*WHAT IS NEEDED*: Report how many lines contain "JSON". The answer is a single number.

*MATERIAL PROVIDED*:
# # # #

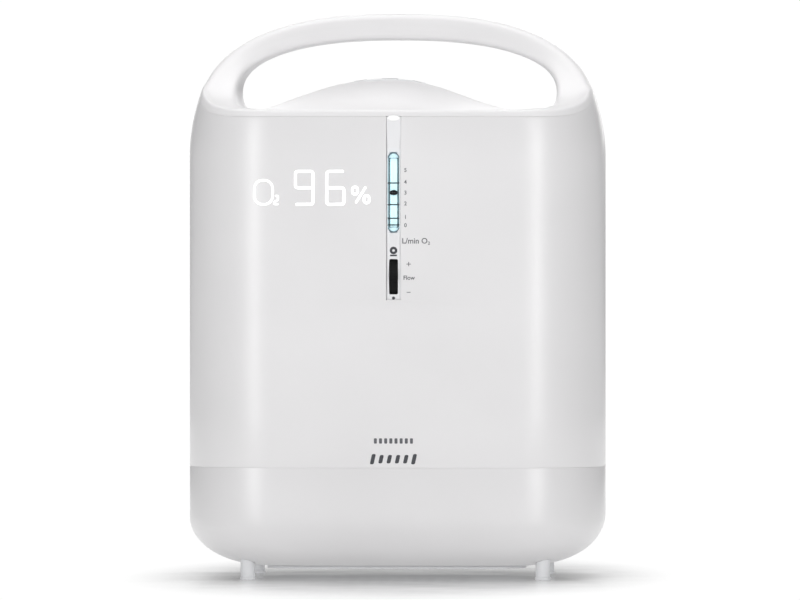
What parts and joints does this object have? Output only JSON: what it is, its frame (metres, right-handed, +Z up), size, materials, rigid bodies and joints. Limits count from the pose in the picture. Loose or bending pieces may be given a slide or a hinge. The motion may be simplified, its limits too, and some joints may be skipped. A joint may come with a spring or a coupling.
{
  "type": "oxygen concentrator",
  "caption": "Upright rounded casing on short feet with an arched carrying handle, a front flow meter strip with thumbwheel, a lit display and a rear humidifier bottle bay.",
  "frame": {"origin": "on the floor under the middle of the casing", "axes": "+Z up, the front with the flow meter faces -Y, +X to the viewer's right"},
  "size_m": [0.365, 0.245, 0.498],
  "materials": {
    "shell": "satin pearl white",
    "cover": "satin bright white",
    "light_trim": "fine matt",
    "panel_gloss": "pale gloss",
    "button_white": "fine matt",
    "circuit_board": "solder mask",
    "bezel": "satin",
    "clear_tube": "clear acrylic, lit cyan",
    "float_black": "gloss",
    "tube_cap": "translucent grey",
    "wheel_black": "ribbed",
    "valve_brass": "turned",
    "diffuser_white": "opal",
    "foam": "open-cell foam",
    "felt": "felt",
    "dark_plastic": "moulded",
    "bottle_clear": "clear blown plastic",
    "cast_alloy": "cast and machined",
    "stator_steel": "laminated",
    "shaft_steel": "ground",
    "rubber": "moulded",
    "coil_alloy": "drawn tube"
  },
  "bodies": {
    "root": {"front_shell": "shell", "rear_shell": "shell", "base_shell": "shell", "handle_cover": "cover", "base_plate": "light_trim", "foot_front_left": "light_trim", "foot_front_right": "light_trim", "foot_rear_left": "light_trim", "foot_rear_right": "light_trim", "control_panel": "panel_gloss", "control_board": "circuit_board", "flow_bezel": "bezel", "flow_tube": "clear_tube", "tube_cap_top": "tube_cap", "tube_cap_bottom": "tube_cap", "valve_body": "valve_brass", "display_diffuser": "diffuser_white", "display_board": "circuit_board", "intake_filter": "felt", "exhaust_grille": "light_trim", "power_inlet": "dark_plastic", "compressor_housing": "cast_alloy", "motor_stator": "stator_steel", "cylinder_left": "cast_alloy", "cylinder_right": "cast_alloy", "head_left": "cast_alloy", "head_right": "cast_alloy", "chassis_tray": "shaft_steel", "acoustic_box": "foam", "rubber_mount_front_left": "rubber", "rubber_mount_front_right": "rubber", "rubber_mount_rear_left": "rubber", "rubber_mount_rear_right": "rubber", "fan_frame": "dark_plastic", "heat_exchanger": "coil_alloy", "sieve_bed_left": "cast_alloy", "sieve_bed_right": "cast_alloy", "oxygen_tank": "cast_alloy", "valve_block": "cast_alloy", "muffler": "dark_plastic", "bottle_bay": "shell"},
    "thumbwheel": {"thumbwheel": "wheel_black"},
    "needle": {"valve_needle": "valve_brass"},
    "float": {"flow_float": "float_black"},
    "power_button": {"power_button": "button_white"},
    "timer_plus": {"timer_plus_button": "button_white"},
    "timer_minus": {"timer_minus_button": "button_white"},
    "filter_door": {"filter_door": "shell", "filter_foam": "foam"},
    "bottle": {"humidifier_bottle": "bottle_clear"},
    "lid": {"bottle_lid": "cover", "diffuser_tube": "light_trim", "outlet_nozzle": "light_trim"},
    "collar": {"bottle_collar": "light_trim"},
    "breaker": {"breaker_button": "dark_plastic"},
    "fan": {"fan_rotor": "dark_plastic"},
    "crank": {"crankshaft": "shaft_steel"},
    "piston_left": {"piston_left": "cast_alloy"},
    "piston_right": {"piston_right": "cast_alloy"},
    "spool": {"valve_spool": "shaft_steel"}
  },
  "joints": [
    {"name": "thumbwheel_turn", "type": "hinge", "parent": "root", "child": "thumbwheel", "pos_m": [0, -0.1021, 0.2668], "axis": [-1, 0, 0], "range_deg": [-324, 216]},
    {"name": "needle_travel", "type": "slide", "parent": "thumbwheel", "child": "needle", "axis": [-1, 0, 0], "range_m": [-0.00075, 0.0005]},
    {"name": "float_rise", "type": "slide", "parent": "root", "child": "float", "axis": [0, 0, 1], "range_m": [-0.0263, 0.0197]},
    {"name": "power_press", "type": "slide", "parent": "root", "child": "power_button", "axis": [0, 0, -1], "range_m": [0, 0.001], "stiffness_N_per_m": 400},
    {"name": "timer_plus_press", "type": "slide", "parent": "root", "child": "timer_plus", "axis": [0, 0, -1], "range_m": [0, 0.001], "stiffness_N_per_m": 400},
    {"name": "timer_minus_press", "type": "slide", "parent": "root", "child": "timer_minus", "axis": [0, 0, -1], "range_m": [0, 0.001], "stiffness_N_per_m": 400},
    {"name": "filter_door_swing", "type": "hinge", "parent": "root", "child": "filter_door", "pos_m": [-0.064, 0.1222, 0.236], "axis": [-1, 0, 0], "range_deg": [0, 80]},
    {"name": "bottle_pull", "type": "slide", "parent": "root", "child": "bottle", "axis": [0, 1, 0], "range_m": [0, 0.12]},
    {"name": "lid_lift", "type": "slide", "parent": "bottle", "child": "lid", "axis": [0, 0, 1], "range_m": [0, 0.00601]},
    {"name": "collar_turn", "type": "hinge", "parent": "lid", "child": "collar", "pos_m": [0.065, 0.075, 0.34], "axis": [0, 0, 1], "range_deg": [0, 540]},
    {"name": "breaker_pop", "type": "slide", "parent": "root", "child": "breaker", "axis": [0, 1, 0], "range_m": [0, 0.003]},
    {"name": "fan_spin", "type": "hinge", "parent": "root", "child": "fan", "pos_m": [0.056, -0.02, 0.2088], "axis": [0, 0, 1], "continuous": true},
    {"name": "crank_spin", "type": "hinge", "parent": "root", "child": "crank", "pos_m": [0, 0, 0.096], "axis": [1, 0, 0], "continuous": true},
    {"name": "piston_left_turn", "type": "hinge", "parent": "crank", "child": "piston_left", "pos_m": [-0.065, 0, 0.1], "axis": [1, 0, 0], "continuous": true},
    {"name": "piston_right_turn", "type": "hinge", "parent": "crank", "child": "piston_right", "pos_m": [0.065, 0, 0.092], "axis": [1, 0, 0], "continuous": true},
    {"name": "spool_shift", "type": "slide", "parent": "root", "child": "spool", "axis": [1, 0, 0], "range_m": [-0.004, 0.004]}
  ],
  "couplings": [
    {"joint": "needle_travel", "follows": "thumbwheel_turn", "m_per_rad": 0.00012732},
    {"joint": "lid_lift", "follows": "collar_turn", "m_per_rad": 0.00063662},
    {"joint": "piston_left_turn", "follows": "crank_spin", "ratio": -1},
    {"joint": "piston_right_turn", "follows": "crank_spin", "ratio": -1}
  ]
}
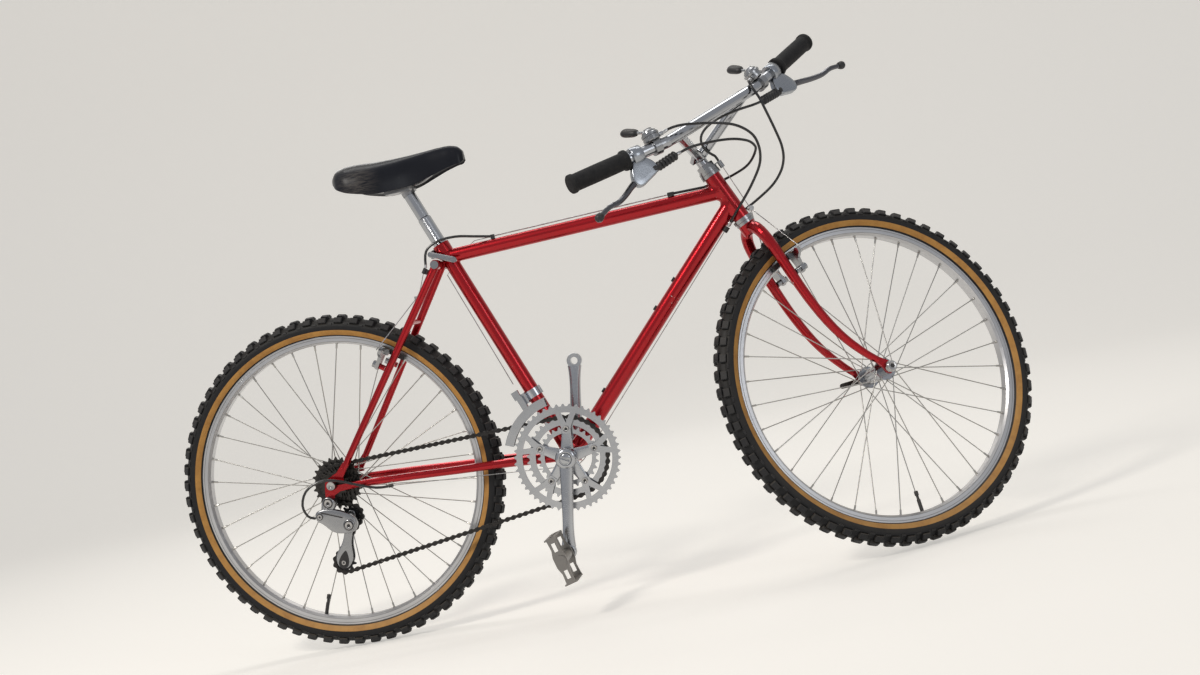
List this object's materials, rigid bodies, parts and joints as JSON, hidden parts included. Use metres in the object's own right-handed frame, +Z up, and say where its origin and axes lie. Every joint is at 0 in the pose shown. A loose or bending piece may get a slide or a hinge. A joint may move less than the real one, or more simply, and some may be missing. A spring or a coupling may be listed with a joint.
{
  "type": "mountain bicycle",
  "caption": "Rigid mountain bicycle with a diamond frame, cantilever brakes, derailleur gears, knobbly tyres and a wide braced bar turned to one side; its left pedal is missing.",
  "frame": {"origin": "top of the saddle above its clamp, where the rider sits", "axes": "+X forward, +Y to the rider's left, +Z up"},
  "size_m": [1.6724, 0.4965, 0.9916],
  "materials": {
    "red_paint": "metallic gloss",
    "silver_alloy": "polished",
    "dark_alloy": "black anodised",
    "steel_wire": "drawn",
    "dark_steel": "oiled",
    "black_plastic": "moulded",
    "foam_rubber": "foam",
    "saddle_vinyl": "scuffed vinyl",
    "tyre_rubber": "black tread with tan sidewall"
  },
  "bodies": {
    "frame": {"head_tube": "red_paint", "top_tube": "red_paint", "down_tube": "red_paint", "seat_tube": "red_paint", "bottom_bracket_shell": "red_paint", "seat_stays": "red_paint", "chain_stays": "red_paint", "rear_dropouts": "red_paint", "stay_bridges": "red_paint", "headset_cups": "silver_alloy", "seat_post": "silver_alloy", "seat_binder": "silver_alloy", "saddle": "saddle_vinyl", "saddle_rails": "silver_alloy", "saddle_clamp": "silver_alloy", "front_derailleur": "silver_alloy", "rear_derailleur": "silver_alloy", "derailleur_cage": "dark_alloy", "jockey_wheels": "black_plastic", "chain": "dark_steel", "sprockets": "dark_steel", "rear_brake_arms": "silver_alloy", "rear_brake_pads": "black_plastic", "rear_brake_cable": "black_plastic", "gear_wires": "black_plastic", "cable_stops": "black_plastic", "rear_axle": "silver_alloy", "rear_brake_housing": "black_plastic", "rear_shift_housing": "black_plastic", "front_shift_housing": "black_plastic"},
    "steering": {"fork_crown": "red_paint", "fork_blades": "red_paint", "fork_dropouts": "red_paint", "headset_races": "silver_alloy", "stem": "silver_alloy", "handlebar": "silver_alloy", "grips": "foam_rubber", "brake_perches": "silver_alloy", "brake_levers": "dark_alloy", "shifter_bodies": "silver_alloy", "shifter_levers": "black_plastic", "cable_bellows": "black_plastic", "front_brake_arms": "silver_alloy", "front_brake_pads": "black_plastic", "front_brake_cable": "black_plastic", "front_axle": "silver_alloy"},
    "front_wheel": {"front_tyre": "tyre_rubber", "front_rim": "silver_alloy", "front_spokes": "steel_wire", "front_hub": "silver_alloy"},
    "rear_wheel": {"rear_tyre": "tyre_rubber", "rear_rim": "silver_alloy", "rear_spokes": "steel_wire", "rear_hub": "silver_alloy"},
    "crankset": {"crank_right": "silver_alloy", "chainrings": "silver_alloy", "crank_left": "silver_alloy", "crank_spindle": "dark_steel", "pedal_axle": "dark_steel"},
    "right_pedal": {"pedal_cage": "silver_alloy"}
  },
  "joints": [
    {"name": "steering", "type": "hinge", "parent": "frame", "child": "steering", "pos_m": [0.5946, 0, -0.1662], "axis": [-0.4035, 0, 0.915], "range_deg": [-40, 30], "deforming": ["rear_brake_housing", "rear_shift_housing", "front_shift_housing"]},
    {"name": "front_wheel_spin", "type": "hinge", "parent": "steering", "child": "front_wheel", "pos_m": [0.8197, 0.02003, -0.59393], "axis": [-0.4712, 0.8572, -0.2078], "continuous": true},
    {"name": "rear_wheel_spin", "type": "hinge", "parent": "frame", "child": "rear_wheel", "pos_m": [-0.23849, 0, -0.5917], "axis": [0, 1, 0], "continuous": true},
    {"name": "crank_spin", "type": "hinge", "parent": "frame", "child": "crankset", "pos_m": [0.22, 0, -0.629], "axis": [0, 1, 0], "continuous": true},
    {"name": "pedal_spin", "type": "hinge", "parent": "crankset", "child": "right_pedal", "pos_m": [0.19051, -0.13, -0.8015], "axis": [0, 1, 0], "continuous": true}
  ]
}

# # # #

*OUTPUT BELOW*: 2